Brewer studied at the Advanced Course at the Field Artillery School at Ft. Sill, Oklahoma, in 1926–1927, and then graduated at the top of his class at the Command and General Staff College in Fort Leavenworth (1927–1928). He went back to the Field Artillery School in 1928 and taught in the Gunnery Department, becoming the Director of the department. His immediate predecessor as head of the Department of Gunnery, who was also an instructor when Brewer took advanced coursework there, was Jacob Loucks Devers, who would remain a lifelong friend and later prove providential in the course of his career.

Brewer had missed combat duty during World War I because he had been on the faculty teaching at West Point and was not enamored with having a non-combat command again. He requested termination of his rank of Major General and permanent reversion to the rank of Colonel, then he wrote to General Jacob Devers who had been his instructor at Field Artillery School, whom he replaced as its director, and for whom he served as Chief of Staff with the 9th Infantry Division, “Old Reliables”. Devers was in command of the newly formed Sixth United States Army Group leading the Allied invasion in the south of France, which consisted of the 7th Army under General Alexander Patch and the First French Army under Geneneral Jean de Lattre de Tassigny. His former command, the 12th Armored Division was assigned to the 7th Army. Brewer asked Devers if as a Colonel he could command the newly formed 46th Group Heavy Army Artillery assigned to the 7th Army, commanded by Patch who had been in the same graduating class at West Point and with whom he served under Jacob Devers with the 9th Infantry Division. The 46th Field Artillery Group under Colonel Brewer began its combat operations in January 1945 in the Vosges Mountains, providing heavy artillery support for the VI Corps, commanded by Major General Edward Hale “Ted” Brooks.  They continued support of the Corps through its advance into Germany through the Siegfried Line, across the Rhine river, through the Black Forest and into Bavaria. Their combat ended at Garmisch when the Germans surrendered on 08-05-1945.

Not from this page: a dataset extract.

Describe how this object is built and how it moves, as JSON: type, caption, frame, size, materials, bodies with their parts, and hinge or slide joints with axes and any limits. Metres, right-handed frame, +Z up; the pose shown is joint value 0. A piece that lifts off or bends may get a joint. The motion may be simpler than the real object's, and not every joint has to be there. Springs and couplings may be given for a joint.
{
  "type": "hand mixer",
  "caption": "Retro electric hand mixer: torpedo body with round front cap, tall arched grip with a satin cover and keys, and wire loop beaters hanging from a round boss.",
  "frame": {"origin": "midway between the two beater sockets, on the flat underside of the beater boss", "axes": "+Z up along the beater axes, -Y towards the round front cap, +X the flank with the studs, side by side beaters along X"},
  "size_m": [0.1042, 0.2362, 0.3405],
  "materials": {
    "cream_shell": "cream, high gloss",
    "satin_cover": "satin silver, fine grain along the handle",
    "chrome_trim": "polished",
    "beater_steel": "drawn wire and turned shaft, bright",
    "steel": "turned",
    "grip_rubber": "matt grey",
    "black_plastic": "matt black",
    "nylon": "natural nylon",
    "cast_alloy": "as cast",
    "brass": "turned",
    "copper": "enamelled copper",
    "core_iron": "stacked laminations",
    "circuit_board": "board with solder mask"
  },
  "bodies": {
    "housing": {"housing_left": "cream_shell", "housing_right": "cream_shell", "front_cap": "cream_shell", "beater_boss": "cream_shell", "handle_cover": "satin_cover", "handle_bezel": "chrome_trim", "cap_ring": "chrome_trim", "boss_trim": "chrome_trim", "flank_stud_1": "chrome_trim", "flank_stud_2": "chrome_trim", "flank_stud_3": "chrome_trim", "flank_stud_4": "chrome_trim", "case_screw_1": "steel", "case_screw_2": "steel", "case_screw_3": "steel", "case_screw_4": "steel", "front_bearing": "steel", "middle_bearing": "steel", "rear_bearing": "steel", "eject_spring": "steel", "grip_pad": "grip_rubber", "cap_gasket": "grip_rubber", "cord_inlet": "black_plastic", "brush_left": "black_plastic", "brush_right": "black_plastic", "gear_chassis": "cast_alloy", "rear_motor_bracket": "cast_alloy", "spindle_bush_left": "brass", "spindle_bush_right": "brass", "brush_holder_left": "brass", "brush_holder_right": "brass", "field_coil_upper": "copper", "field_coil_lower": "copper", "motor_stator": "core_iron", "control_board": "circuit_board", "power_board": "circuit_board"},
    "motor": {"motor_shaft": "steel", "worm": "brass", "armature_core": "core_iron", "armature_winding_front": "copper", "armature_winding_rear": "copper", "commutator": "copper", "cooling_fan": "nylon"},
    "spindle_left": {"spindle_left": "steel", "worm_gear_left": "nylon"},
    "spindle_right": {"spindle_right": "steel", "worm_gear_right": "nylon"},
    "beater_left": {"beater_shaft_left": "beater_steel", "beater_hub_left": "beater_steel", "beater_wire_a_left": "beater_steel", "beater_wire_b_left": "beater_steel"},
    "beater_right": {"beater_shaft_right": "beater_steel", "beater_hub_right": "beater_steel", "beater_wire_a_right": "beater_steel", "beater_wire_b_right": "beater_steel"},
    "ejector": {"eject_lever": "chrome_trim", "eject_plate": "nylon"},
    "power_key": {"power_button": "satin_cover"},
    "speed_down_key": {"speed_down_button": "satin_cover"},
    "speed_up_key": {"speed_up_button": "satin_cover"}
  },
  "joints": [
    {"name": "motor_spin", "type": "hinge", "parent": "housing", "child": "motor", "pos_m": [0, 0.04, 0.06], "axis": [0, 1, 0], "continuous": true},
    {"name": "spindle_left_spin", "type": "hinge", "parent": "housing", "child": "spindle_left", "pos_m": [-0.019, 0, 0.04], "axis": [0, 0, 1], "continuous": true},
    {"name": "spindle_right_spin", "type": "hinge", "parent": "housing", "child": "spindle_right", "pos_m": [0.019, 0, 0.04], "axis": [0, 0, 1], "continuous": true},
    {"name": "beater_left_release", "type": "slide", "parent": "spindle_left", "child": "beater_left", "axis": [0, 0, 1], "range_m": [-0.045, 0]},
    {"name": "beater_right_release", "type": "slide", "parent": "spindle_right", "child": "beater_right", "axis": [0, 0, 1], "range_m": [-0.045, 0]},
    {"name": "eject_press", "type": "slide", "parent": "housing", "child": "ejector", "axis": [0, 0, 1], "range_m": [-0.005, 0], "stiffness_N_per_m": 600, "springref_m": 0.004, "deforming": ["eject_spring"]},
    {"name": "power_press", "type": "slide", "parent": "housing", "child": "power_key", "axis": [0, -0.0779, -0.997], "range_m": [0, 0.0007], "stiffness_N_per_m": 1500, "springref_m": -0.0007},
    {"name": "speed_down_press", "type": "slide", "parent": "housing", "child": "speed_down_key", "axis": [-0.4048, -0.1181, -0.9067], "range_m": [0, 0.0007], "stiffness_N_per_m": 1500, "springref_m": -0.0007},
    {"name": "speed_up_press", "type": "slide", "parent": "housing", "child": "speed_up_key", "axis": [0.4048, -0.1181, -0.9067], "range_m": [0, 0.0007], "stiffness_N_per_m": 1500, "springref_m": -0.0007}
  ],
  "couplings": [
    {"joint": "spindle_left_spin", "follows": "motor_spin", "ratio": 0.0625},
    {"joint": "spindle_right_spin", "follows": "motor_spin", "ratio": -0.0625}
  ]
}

Death and burial ground of Brewer, Carlos.

Brewer served in the Army of Occupation under the command of General Geoffrey Keyes as the Seventh Army Artillery Officer and as Headquarters Commandant & Commander of the Heidelberg Area Command in Germany from 1946 to 1947. From 1947 to 1950, he was Professor of Military Science & Tactics at Ohio State University where he ran the ROTC Program. He retired from the military in 1950, but continued working for the Ohio State Research Foundation from 1950 to 1960 as a consultant on classified military research contracts.

He married Grace Moore (1891–1956) on 20-12-1913. They had four children: Carlos Jr., Edward, Robert, and Grace Elizabeth Brewer Schulten. After the death of his first wife from tuberculosis in 1956, he married Mary Taylor Williams in 1959. At West Point, he was on the polo team, was an expert marksman, and was on the broadsword team. He also was an avid chess player, and was one of twenty players at West Point who played simultaneous games against nine-year old Polish chess prodigy Samuel Reshevsky in 1920. Reshevsky won 19 of the 20 games, including the game against Brewer, which lasted just under two hours

Major General Brewer, Carlos died 29-09-1976, aged 85, in Columbus, Ohio and is buried at Arlington National Cemetery, Virginia, VS, Section 30 Lot 876.